INFORMATION GIVEN:
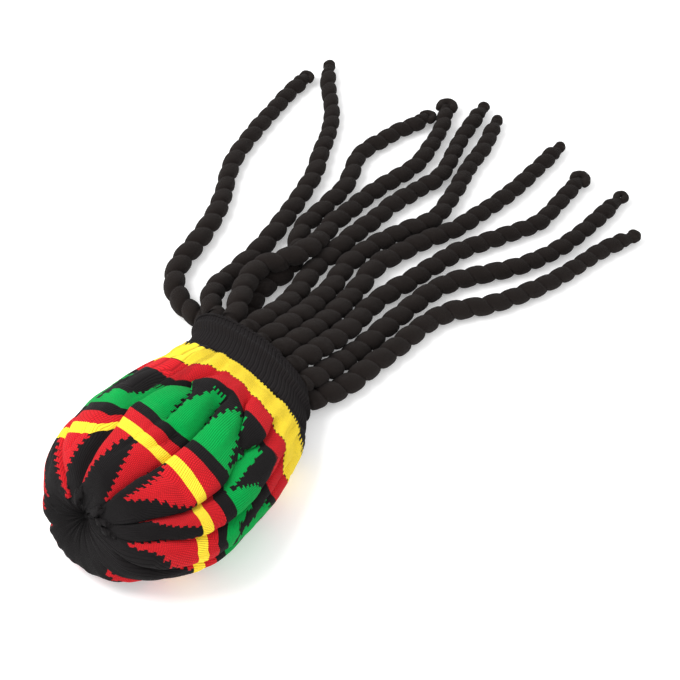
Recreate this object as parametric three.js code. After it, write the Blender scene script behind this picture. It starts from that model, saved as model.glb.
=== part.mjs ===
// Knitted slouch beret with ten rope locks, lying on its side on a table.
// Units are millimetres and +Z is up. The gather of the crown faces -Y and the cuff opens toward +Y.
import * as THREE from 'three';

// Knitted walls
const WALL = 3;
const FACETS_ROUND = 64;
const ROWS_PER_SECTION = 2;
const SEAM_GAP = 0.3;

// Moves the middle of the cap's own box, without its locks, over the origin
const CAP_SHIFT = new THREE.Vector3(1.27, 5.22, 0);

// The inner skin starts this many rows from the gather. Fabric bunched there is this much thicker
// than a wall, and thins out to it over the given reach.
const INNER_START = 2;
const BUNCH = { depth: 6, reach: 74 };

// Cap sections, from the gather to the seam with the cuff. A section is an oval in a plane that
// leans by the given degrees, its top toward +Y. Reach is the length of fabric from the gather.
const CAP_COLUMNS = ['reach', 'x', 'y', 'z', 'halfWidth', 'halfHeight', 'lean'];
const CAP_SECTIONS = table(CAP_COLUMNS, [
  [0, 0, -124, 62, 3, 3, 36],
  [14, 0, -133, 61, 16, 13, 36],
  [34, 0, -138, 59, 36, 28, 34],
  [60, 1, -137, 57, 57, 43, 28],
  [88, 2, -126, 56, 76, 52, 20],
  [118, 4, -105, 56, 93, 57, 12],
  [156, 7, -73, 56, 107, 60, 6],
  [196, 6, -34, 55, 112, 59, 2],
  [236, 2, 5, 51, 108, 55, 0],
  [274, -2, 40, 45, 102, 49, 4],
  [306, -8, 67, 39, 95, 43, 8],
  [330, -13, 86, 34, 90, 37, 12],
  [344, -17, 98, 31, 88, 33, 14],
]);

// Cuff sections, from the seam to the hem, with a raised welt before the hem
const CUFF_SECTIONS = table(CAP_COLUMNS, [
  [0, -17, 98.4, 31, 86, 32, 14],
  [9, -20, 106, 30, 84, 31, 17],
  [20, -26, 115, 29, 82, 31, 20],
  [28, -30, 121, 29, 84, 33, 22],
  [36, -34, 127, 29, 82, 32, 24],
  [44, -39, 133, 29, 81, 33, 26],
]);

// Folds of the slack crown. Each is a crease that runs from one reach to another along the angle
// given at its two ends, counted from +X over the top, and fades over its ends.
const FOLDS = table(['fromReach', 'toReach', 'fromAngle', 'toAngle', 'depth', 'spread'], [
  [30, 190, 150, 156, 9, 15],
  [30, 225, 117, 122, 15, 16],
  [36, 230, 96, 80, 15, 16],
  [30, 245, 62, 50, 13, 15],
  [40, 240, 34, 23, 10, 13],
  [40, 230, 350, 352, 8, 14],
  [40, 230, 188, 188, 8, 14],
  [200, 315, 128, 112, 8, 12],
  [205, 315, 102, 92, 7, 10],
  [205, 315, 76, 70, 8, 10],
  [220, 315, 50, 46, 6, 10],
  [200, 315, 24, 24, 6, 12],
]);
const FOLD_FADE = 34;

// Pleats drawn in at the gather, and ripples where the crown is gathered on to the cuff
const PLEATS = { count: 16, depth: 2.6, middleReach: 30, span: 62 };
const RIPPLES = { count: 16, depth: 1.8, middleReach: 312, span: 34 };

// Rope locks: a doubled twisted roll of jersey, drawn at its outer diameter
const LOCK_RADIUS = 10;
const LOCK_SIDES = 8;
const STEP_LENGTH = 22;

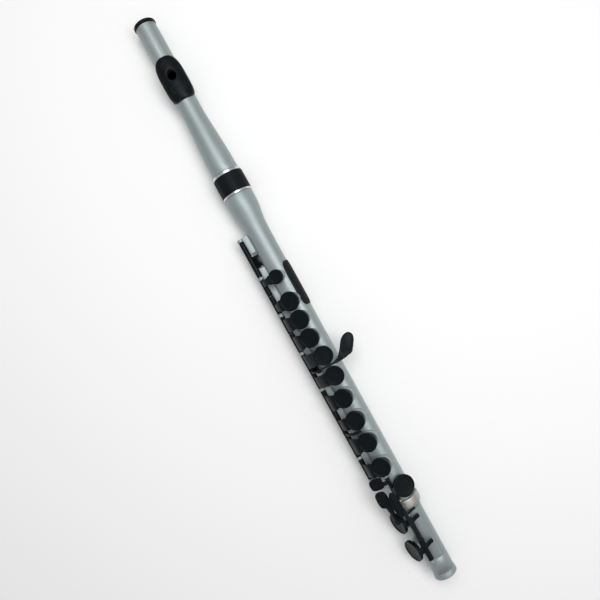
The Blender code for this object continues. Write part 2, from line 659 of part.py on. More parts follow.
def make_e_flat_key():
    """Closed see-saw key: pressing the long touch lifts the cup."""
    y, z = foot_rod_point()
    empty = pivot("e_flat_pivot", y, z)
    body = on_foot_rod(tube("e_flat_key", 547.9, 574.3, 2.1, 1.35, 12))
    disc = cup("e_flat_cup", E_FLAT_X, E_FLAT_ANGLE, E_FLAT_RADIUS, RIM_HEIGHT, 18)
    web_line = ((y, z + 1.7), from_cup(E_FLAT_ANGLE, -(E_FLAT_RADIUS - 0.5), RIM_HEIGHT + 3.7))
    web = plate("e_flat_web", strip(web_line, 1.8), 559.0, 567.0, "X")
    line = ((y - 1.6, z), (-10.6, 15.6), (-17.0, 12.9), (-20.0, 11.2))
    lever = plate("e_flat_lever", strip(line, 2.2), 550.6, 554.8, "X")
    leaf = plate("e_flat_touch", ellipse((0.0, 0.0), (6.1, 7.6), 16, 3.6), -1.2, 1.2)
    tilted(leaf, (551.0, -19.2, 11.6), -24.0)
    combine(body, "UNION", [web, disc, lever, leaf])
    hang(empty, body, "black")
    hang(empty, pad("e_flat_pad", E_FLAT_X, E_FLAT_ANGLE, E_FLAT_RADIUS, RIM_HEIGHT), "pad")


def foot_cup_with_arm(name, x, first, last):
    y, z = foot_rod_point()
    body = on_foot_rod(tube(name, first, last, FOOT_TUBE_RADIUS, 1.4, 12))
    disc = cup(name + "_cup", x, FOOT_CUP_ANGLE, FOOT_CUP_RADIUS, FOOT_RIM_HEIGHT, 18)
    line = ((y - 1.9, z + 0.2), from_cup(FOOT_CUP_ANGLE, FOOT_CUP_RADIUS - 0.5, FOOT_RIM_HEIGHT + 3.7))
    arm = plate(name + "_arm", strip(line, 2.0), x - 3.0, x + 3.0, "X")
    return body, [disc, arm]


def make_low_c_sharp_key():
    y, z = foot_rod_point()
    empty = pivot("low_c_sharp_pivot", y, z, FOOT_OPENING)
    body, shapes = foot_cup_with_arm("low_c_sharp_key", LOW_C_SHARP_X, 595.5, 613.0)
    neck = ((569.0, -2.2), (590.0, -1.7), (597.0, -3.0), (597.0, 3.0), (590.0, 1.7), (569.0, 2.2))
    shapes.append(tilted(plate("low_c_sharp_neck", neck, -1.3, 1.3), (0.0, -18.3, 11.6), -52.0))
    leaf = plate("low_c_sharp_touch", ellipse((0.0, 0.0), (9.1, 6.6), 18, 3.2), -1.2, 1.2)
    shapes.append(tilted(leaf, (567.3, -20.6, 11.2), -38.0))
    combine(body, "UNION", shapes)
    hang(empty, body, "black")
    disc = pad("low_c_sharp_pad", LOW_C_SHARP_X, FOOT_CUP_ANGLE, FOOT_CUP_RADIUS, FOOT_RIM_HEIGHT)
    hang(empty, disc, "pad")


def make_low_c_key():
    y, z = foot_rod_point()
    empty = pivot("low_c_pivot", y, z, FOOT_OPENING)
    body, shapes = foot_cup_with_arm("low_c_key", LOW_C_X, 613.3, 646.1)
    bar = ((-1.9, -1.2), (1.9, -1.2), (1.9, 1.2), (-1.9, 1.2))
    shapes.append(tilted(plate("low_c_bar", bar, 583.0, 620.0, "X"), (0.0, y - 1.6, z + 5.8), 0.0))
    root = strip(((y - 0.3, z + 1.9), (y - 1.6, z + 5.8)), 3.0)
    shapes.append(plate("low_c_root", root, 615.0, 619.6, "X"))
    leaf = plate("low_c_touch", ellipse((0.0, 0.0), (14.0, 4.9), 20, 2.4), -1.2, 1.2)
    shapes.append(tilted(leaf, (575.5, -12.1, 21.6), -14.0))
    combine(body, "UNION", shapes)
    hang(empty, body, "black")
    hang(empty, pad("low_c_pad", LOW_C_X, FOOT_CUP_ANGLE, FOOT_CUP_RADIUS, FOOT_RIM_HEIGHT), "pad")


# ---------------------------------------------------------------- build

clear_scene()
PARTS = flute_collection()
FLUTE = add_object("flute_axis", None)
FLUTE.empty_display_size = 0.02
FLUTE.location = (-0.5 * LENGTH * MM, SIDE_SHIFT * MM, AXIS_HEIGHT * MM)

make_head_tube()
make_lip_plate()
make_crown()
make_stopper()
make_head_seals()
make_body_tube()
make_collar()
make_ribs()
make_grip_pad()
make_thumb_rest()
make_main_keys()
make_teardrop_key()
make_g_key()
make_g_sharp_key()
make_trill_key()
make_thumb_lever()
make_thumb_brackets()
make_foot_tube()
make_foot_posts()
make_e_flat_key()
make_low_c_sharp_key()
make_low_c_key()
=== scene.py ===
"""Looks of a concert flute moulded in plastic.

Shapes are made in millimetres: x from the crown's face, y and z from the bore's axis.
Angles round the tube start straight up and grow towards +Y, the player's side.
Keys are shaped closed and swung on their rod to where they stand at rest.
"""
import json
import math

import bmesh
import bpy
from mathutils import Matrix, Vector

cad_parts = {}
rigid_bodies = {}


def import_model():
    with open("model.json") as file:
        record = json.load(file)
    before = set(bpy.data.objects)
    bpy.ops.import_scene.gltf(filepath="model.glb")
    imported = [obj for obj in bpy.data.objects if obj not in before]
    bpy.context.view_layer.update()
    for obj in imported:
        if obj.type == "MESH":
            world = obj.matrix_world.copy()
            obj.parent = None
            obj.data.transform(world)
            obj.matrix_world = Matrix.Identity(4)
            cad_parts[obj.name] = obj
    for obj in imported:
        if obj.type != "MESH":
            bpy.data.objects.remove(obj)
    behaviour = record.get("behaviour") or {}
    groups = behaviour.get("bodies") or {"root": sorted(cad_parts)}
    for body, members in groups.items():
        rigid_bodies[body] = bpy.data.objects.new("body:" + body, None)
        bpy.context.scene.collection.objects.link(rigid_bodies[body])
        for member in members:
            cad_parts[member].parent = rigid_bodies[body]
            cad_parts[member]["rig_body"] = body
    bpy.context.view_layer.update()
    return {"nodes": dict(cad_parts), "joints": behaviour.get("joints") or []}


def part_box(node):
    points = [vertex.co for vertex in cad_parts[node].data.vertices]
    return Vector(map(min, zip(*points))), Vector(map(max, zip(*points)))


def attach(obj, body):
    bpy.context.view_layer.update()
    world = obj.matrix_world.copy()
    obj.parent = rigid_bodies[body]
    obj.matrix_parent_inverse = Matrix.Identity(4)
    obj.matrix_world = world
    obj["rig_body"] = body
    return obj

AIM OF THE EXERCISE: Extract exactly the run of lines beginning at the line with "FLUTE.empty_display_size = 0.02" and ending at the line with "before = set(bpy.data.objects)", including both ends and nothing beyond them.

RESULT:
FLUTE.empty_display_size = 0.02
FLUTE.location = (-0.5 * LENGTH * MM, SIDE_SHIFT * MM, AXIS_HEIGHT * MM)

make_head_tube()
make_lip_plate()
make_crown()
make_stopper()
make_head_seals()
make_body_tube()
make_collar()
make_ribs()
make_grip_pad()
make_thumb_rest()
make_main_keys()
make_teardrop_key()
make_g_key()
make_g_sharp_key()
make_trill_key()
make_thumb_lever()
make_thumb_brackets()
make_foot_tube()
make_foot_posts()
make_e_flat_key()
make_low_c_sharp_key()
make_low_c_key()
=== scene.py ===
"""Looks of a concert flute moulded in plastic.

Shapes are made in millimetres: x from the crown's face, y and z from the bore's axis.
Angles round the tube start straight up and grow towards +Y, the player's side.
Keys are shaped closed and swung on their rod to where they stand at rest.
"""
import json
import math

import bmesh
import bpy
from mathutils import Matrix, Vector

cad_parts = {}
rigid_bodies = {}


def import_model():
    with open("model.json") as file:
        record = json.load(file)
    before = set(bpy.data.objects)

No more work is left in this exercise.